About time we had a good Classic Film Recommendation thread. Watching old cinema is like going through a time capsule into a forgotten realm that you can barely believe actually existed. It's almost like an alien realm.
I'm curious about the 1970s cut off. Some in here say there is a huge difference in films pre and post 1970, but I'd like to know more about why that is. In doing so you lose some great films that I like from the 70s such as The Conversation starring Gene Hackman or Three Days of the Condor with Robert Redford, both amazing films that you will not see made today.
I'm a sucker for watching videos on YT of the deconstruction of films and cinematography in general. So much goes into making a good film, and in many ways it's a lost or dying art considering the hacks we mostly have nowadays.

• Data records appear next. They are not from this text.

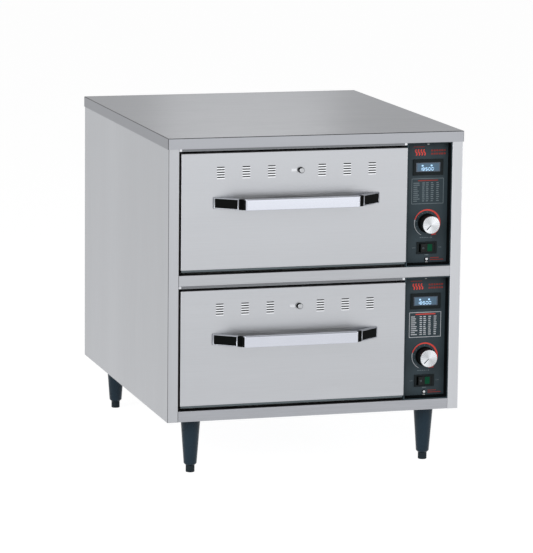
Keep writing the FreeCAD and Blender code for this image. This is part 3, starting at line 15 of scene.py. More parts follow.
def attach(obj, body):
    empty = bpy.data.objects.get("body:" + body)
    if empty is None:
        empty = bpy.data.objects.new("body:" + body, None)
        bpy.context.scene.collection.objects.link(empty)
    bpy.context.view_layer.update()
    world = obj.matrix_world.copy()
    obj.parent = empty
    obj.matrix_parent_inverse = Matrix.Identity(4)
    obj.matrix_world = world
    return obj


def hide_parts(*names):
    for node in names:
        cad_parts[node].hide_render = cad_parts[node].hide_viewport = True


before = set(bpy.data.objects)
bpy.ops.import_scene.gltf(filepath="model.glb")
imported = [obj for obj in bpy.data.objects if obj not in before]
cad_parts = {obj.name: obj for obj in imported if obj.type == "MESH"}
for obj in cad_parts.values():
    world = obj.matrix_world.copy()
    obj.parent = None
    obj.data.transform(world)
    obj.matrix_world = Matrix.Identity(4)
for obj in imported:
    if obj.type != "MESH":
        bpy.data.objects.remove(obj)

MM = 0.001
WELD = 1e-6
PRINT_WELD = 1e-7
log = logging.getLogger("warming_cabinet")

Point = tuple[float, float]
Place = tuple[float, float, float]
Box = tuple[float, float, float, float]
Plane = tuple[int, float]
Colour = tuple[float, float, float, float]
Tree = bpy.types.NodeTree
Node = bpy.types.Node
Socket = bpy.types.NodeSocket
Mesh = bpy.types.Mesh


class Grain(Enum):
    """Direction in which a sheet was brushed, as the axis that it follows."""

    ACROSS = 0
    UPRIGHT = 2


class Level(Enum):
    """The two drawers, by name and by the height of the opening's middle in mm."""

    LOWER = 237.0
    UPPER = 487.0


def metres(*lengths: float) -> tuple[float, ...]:
    """Turn lengths in mm into metres."""
    return tuple(length * MM for length in lengths)


# ---- nodes and colours


def linear(code: str) -> Colour:
    """Turn an sRGB hex colour into linear values.

    Args:
        code: Colour such as "#c8c9cd".

    Returns:
        Linear red, green, blue and full alpha.
    """
    parts = [int(code[i:i + 2], 16) / 255 for i in (1, 3, 5)]
    red, green, blue = (c / 12.92 if c <= 0.04045 else ((c + 0.055) / 1.055) ** 2.4 for c in parts)
    return red, green, blue, 1.0


def wire(tree: Tree, node: Node, inputs: dict) -> None:
    """Set or link inputs of a node.

    Args:
        tree: Tree that holds the node.
        node: The node.
        inputs: Values or output sockets, by the input's name or index.
    """
    for key, value in inputs.items():
        if isinstance(value, Socket):
            tree.links.new(value, node.inputs[key])
        else:
            node.inputs[key].default_value = value


def add_node(tree: Tree, kind: str, inputs: dict | None = None, **settings) -> Node:
    """Add a node, set its properties, and set or link its inputs.

    Args:
        tree: Tree that receives the node.
        kind: Blender's name of the node type.
        inputs: Values or output sockets, by the input's name or index.
        settings: Properties of the node.

    Returns:
        The new node.
    """
    made = tree.nodes.new(kind)
    for name, value in settings.items():
        setattr(made, name, value)
    wire(tree, made, inputs or {})
    return made


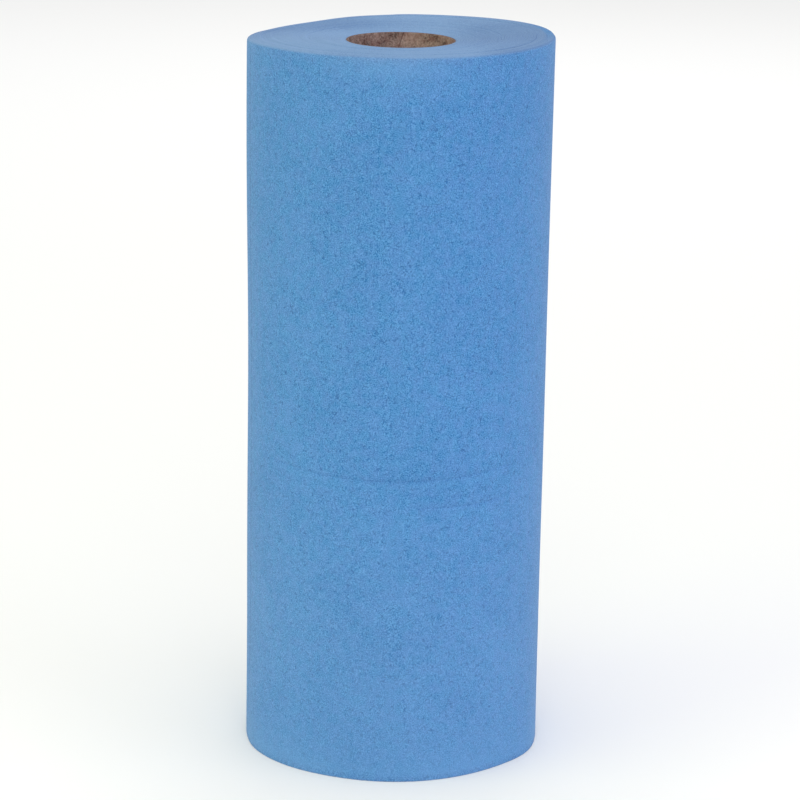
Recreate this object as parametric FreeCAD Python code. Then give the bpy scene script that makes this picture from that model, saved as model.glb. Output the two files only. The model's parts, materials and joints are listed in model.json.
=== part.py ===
"""A paper towel roll that stands on its end: a long web wound on a cardboard core.

Millimetres, +Z up. The origin is on the axis of the core, in the plane that the
roll stands on. The roll is seen from -Y, so its free edge lies at the back.
"""

import FreeCAD, Part
import math
import os

# Driving dimensions of the wound web
roll_height = 280.0
tail_radius = 58.7
sheet_thickness = 0.6
rim_radius = 1.5
tail_angle = 93.3

# Both ends are dished towards the core and stand on a flat ring
dish_depth = 1.8
flat_ring_width = 9.0

# Driving dimensions of the core, and the glue line that holds the first turn on it
core_bore_radius = 20.0
core_wall = 0.8
glue_gap = 0.1

# A groove spirals over each end and stands for the gap between the turns
turns_per_groove = 8
groove_width = 0.9
groove_depth = 0.6
groove_margin = 1.5

# Sizes that follow from them
core_radius = core_bore_radius + core_wall
bore_radius = core_radius + glue_gap
foot_radius = tail_radius - sheet_thickness
flat_outer_radius = foot_radius - rim_radius
flat_inner_radius = flat_outer_radius - flat_ring_width
core_length = roll_height - 2 * dish_depth
groove_pitch = turns_per_groove * sheet_thickness

# How far a cutting shape reaches past the surface that it cuts
CUT_MARGIN = 0.4

# The two ends of the roll, and the axis that it is wound about
FOOT = -1
HEAD = 1
ORIGIN = FreeCAD.Vector(0, 0, 0)
UP = FreeCAD.Vector(0, 0, 1)


def point(radius, height):
    """A point of a section, which is drawn in the XZ plane."""
    return FreeCAD.Vector(radius, 0, height)


def revolved(corners, centre_x=0.0, first_angle=0.0, sweep=360.0):
    """Turns a section, given by its corners, about the upright axis through centre_x."""
    face = Part.Face(Part.makePolygon([*corners, corners[0]]))
    face.rotate(ORIGIN, UP, first_angle)
    solid = face.revolve(ORIGIN, UP, sweep)
    solid.translate(FreeCAD.Vector(centre_x, 0, 0))
    return solid


def end_height(depth, end):
    """The height of a point that lies at a depth inside the foot or the head."""
    return depth if end == FOOT else roll_height - depth


def rim_corners(radius, end):
    """The rounded rim of one end, drawn as two flats, from the wall to the end face."""
    flat_radius = radius - rim_radius
    across = rim_radius * math.sqrt(0.5)
    return [
        point(radius, end_height(rim_radius, end)),
        point(flat_radius + across, end_height(rim_radius - across, end)),
        point(flat_radius, end_height(0, end)),
    ]


def half_web(radius, centre_x, first_angle):
    """Half of the wound web, filled to its axis, with both rims rounded."""
    foot_rim = reversed(rim_corners(radius, FOOT))
    head_rim = rim_corners(radius, HEAD)
    section = [point(0, 0), *foot_rim, *head_rim, point(0, roll_height)]
    return revolved(section, centre_x, first_angle, 180.0)


def wound_outline():
    """The web's outer form: two half circles whose radius grows by one sheet in a turn.

    They meet smoothly on one side. On the other, where the last turn ends, they
    leave a step as thick as the sheet: the free edge.
    """
    quarter = sheet_thickness / 4
    inner_half = half_web(tail_radius - 3 * quarter, -quarter, 0.0)
    outer_half = half_web(tail_radius - quarter, quarter, 180.0)
    return inner_half.fuse(outer_half)


def dish_slope():
    return dish_depth / (flat_inner_radius - bore_radius)


def dish_sag(radius):
    """How far the dished end lies inside the end plane at a radius."""
    return max(0.0, (flat_inner_radius - radius) * dish_slope())


def dish_cutter(end):
    """The cone that dishes one end."""
    edge_radius = flat_inner_radius + CUT_MARGIN / dish_slope()
    outside = end_height(-CUT_MARGIN, end)
    apex = end_height(dish_sag(0.0), end)
    return revolved([point(0, outside), point(edge_radius, outside), point(0, apex)])


def groove_cutters(end):
    """The half turns of a V that spirals from the core out over one end."""
    quarter = groove_pitch / 4
    start = bore_radius + groove_margin
    limit = flat_outer_radius - groove_margin
    half_turns = int((limit - start) / (2 * quarter))
    half_width = groove_width / 2 * (groove_depth + CUT_MARGIN) / groove_depth
    cutters = []
    for k in range(half_turns):
        radius = start + (2 * k + 1) * quarter
        sag = dish_sag(radius)
        mouth = end_height(sag - CUT_MARGIN, end)
        section = [
            point(radius - half_width, mouth),
            point(radius + half_width, mouth),
            point(radius, end_height(sag + groove_depth, end)),
        ]
        second_half = k % 2
        centre_x = quarter if second_half else -quarter
        cutters.append(revolved(section, centre_x, 180.0 * second_half, 180.0))
    return cutters


def wound_towel():
    """All turns of the web as one solid."""
    web = wound_outline()
    bore = Part.makeCylinder(bore_radius, roll_height, ORIGIN, UP)
    web = web.cut([bore, dish_cutter(FOOT), dish_cutter(HEAD)]).removeSplitter()
    web = web.cut(groove_cutters(FOOT) + groove_cutters(HEAD))
    web.rotate(ORIGIN, UP, tail_angle)
    return web


def cardboard_core():
    """The tube that the web is wound on. Its ends are level with the foot of each dish."""
    base = FreeCAD.Vector(0, 0, dish_depth)
    outside = Part.makeCylinder(core_radius, core_length, base, UP)
    inside = Part.makeCylinder(core_bore_radius, core_length, base, UP)
    return outside.cut(inside)


def main():
    os.makedirs("parts", exist_ok=True)
    pieces = {
        "wound_towel": wound_towel(),
        "cardboard_core": cardboard_core(),
    }
    for name, shape in pieces.items():
        solids = len(shape.Solids)
        volume = shape.Volume / 1000
        print(f"{name}: valid {shape.isValid()}, solids {solids}, {volume:.1f} cm3")
        shape.exportStep(f"parts/{name}.step")


main()
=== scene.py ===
"""Dresses a paper towel roll: the wound web, its cardboard core and a plain studio.

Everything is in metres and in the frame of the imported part. The roll stands on its
end at the origin, is seen from -Y, and has the free edge of its web at the back.
"""

import json
import math
from collections import namedtuple

import bpy
import numpy as np
from bpy.props import FloatProperty, FloatVectorProperty, IntProperty, PointerProperty
from mathutils import Matrix, Vector


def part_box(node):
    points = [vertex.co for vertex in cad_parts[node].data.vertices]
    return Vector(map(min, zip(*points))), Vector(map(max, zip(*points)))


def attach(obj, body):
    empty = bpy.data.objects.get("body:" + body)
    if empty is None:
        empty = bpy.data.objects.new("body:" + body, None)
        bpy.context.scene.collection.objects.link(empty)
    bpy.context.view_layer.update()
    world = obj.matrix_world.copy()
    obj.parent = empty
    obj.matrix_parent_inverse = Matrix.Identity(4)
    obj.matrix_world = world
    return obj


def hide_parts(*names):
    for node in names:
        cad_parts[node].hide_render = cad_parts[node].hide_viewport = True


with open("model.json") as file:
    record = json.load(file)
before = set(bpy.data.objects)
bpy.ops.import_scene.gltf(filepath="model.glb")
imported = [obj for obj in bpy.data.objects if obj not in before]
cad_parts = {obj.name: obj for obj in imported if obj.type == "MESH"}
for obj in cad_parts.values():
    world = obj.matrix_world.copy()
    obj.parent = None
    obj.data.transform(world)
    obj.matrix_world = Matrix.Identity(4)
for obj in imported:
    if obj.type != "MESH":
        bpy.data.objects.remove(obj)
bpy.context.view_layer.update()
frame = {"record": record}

bl_info = {
    "name": "Paper towel roll",
    "version": (1, 0, 0),
    "blender": (4, 5, 0),
    "location": "3D View > Sidebar > Towel roll",
    "description": "Winds a paper towel roll around its measured frame and lights it",
    "category": "Object",
}

MM = 0.001
BODY = "root"

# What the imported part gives
_, WEB_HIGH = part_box("wound_towel")
CORE_LOW, CORE_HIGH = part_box("cardboard_core")
CORE_BORE = next(m for m in frame["record"]["mounts"] if m["name"] == "core_bore")
CORE_BORE_RADIUS = CORE_BORE["dims"]["r_mm"] * MM


def linear(hex_colour):
    """The linear red, green and blue of an sRGB hex colour."""
    channels = [int(hex_colour[i:i + 2], 16) / 255 for i in (0, 2, 4)]
    return tuple(c / 12.92 if c <= 0.04045 else ((c + 0.055) / 1.055) ** 2.4 for c in channels)


def opaque(colour):
    """A colour property's value as a node socket takes it."""
    return (*colour, 1.0)


# Settings that a user would change


def number(name, description, default, **options):
    """A number, with a unit or a subtype among its options."""
    return FloatProperty(name=name, description=description, default=default, **options)


def length(name, description, millimetres):
    """A length, given in millimetres."""
    return number(name, description, millimetres * MM, unit="LENGTH", precision=5)


def angle(name, description, degrees):
    """An angle, given in degrees."""
    return number(name, description, math.radians(degrees), subtype="ANGLE")


def watts(name, description, power):
    """The power of a light, given in watts."""
    return number(name, description, power, unit="POWER")


def colour(name, description, hex_colour):
    """A colour, given as sRGB hex."""
    return FloatVectorProperty(
        name=name, description=description, default=linear(hex_colour), subtype="COLOR", min=0, max=1
    )


class WebSettings(bpy.types.PropertyGroup):
    """Sizes and colours of the wound web."""

    turn_pitch: length("Turn pitch", "How much one turn adds to the radius", 0.6)
    sheet_thickness: length("Sheet thickness", "Thickness of one loose sheet", 0.42)
    sheet_length: length("Sheet length", "From one perforation to the next", 264.0)
    glue_gap: length("Glue gap", "Between the core and the first turn", 0.1)
    foot_rim_radius: length("Foot rim radius", "Rounding of the rim that it stands on", 0.5)
    head_rim_radius: length("Head rim radius", "Rounding of the upper rim", 1.4)
    dish_depth: length("Dish depth", "How far each end sinks towards the core", 1.8)
    flat_ring_width: length("Flat ring width", "Width of the ring outside the dish", 9.0)
    groove_depth: length("Groove depth", "Depth of the line between two turns", 0.16)
    turn_unevenness: length("Turn unevenness", "How far single turns stand proud", 0.09)
    band_unevenness: length("Band unevenness", "How far groups of turns stand proud", 0.16)
    wall_waviness: length("Wall waviness", "Slow swell of the wall", 0.12)
    tail_lift: length("Tail lift", "How far the free edge stands off the roll", 1.2)
    tail_reach: length("Tail reach", "Over what length the free end is lifted", 7.0)
    tail_angle: angle("Tail angle", "Where the free edge lies, from +X", 93.3)
    waist: length("Waist", "How much slimmer the roll is at half its height", 0.35)
    columns: IntProperty(name="Columns", description="Mesh columns round the roll", default=150)
    seed: IntProperty(name="Seed", description="Start of the random unevenness", default=7)
    # Also the colour of the painted light on a crease's lip and at the rims
    face_light: colour("Face light", "Raised fibres of the face", "619fd8")
    face_dark: colour("Face dark", "Hollows between the fibres", "266cac")
    # Also the colour of the painted shade in the creases and in the perforation's slits
    fold_and_shade_dark: colour("Fold dark", "Creped folds between the fibres", "295d9a")
    dye_patch: colour("Dye patch", "Where the dye has taken redder", "7d90dc")
    fuzz: colour("Fuzz", "Loose fibre ends against the light", "fff8e4")
    # Also the colour of the painted light that pales the wall near its rims and low down
    cut_light: colour("Cut light", "Cut fibre ends", "7da1ce")
    # Also the colour of the painted shade in the line between two turns
    cut_dark: colour("Cut dark", "Gaps between the cut turns", "5f84b6")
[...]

You have some non-Hollywood films that were made on a shoestring budget that are considered absolute classics such as some of Bergman's films like The Seventh Seal that come down to raw acting, direction and writing talent. Then bigger films like many of the WWII epics mentioned here (both based on reality and fantasy) that are works of art in and off themselves.
I'll need to have a think before posting some films that have not yet been mentioned here, but as someone mentioned the original Pink Panther I'd like to say how intrigued I was when I rewatched it a few years ago and realised that the era of having a hit song accompany a hit film is not something Jerry Burkheimer invented in the 1980s but goes way back. Take a good look at the people in the room in this video and you'll see what I mean above about an "alien realm". The way they sit, their posture, their class, how the fattest man there would be considered almost lean by today's standards. Men being men and women being women. Hell, even clumsy Clusaue or however the fuck his name is spelled is still more masculine than many men today.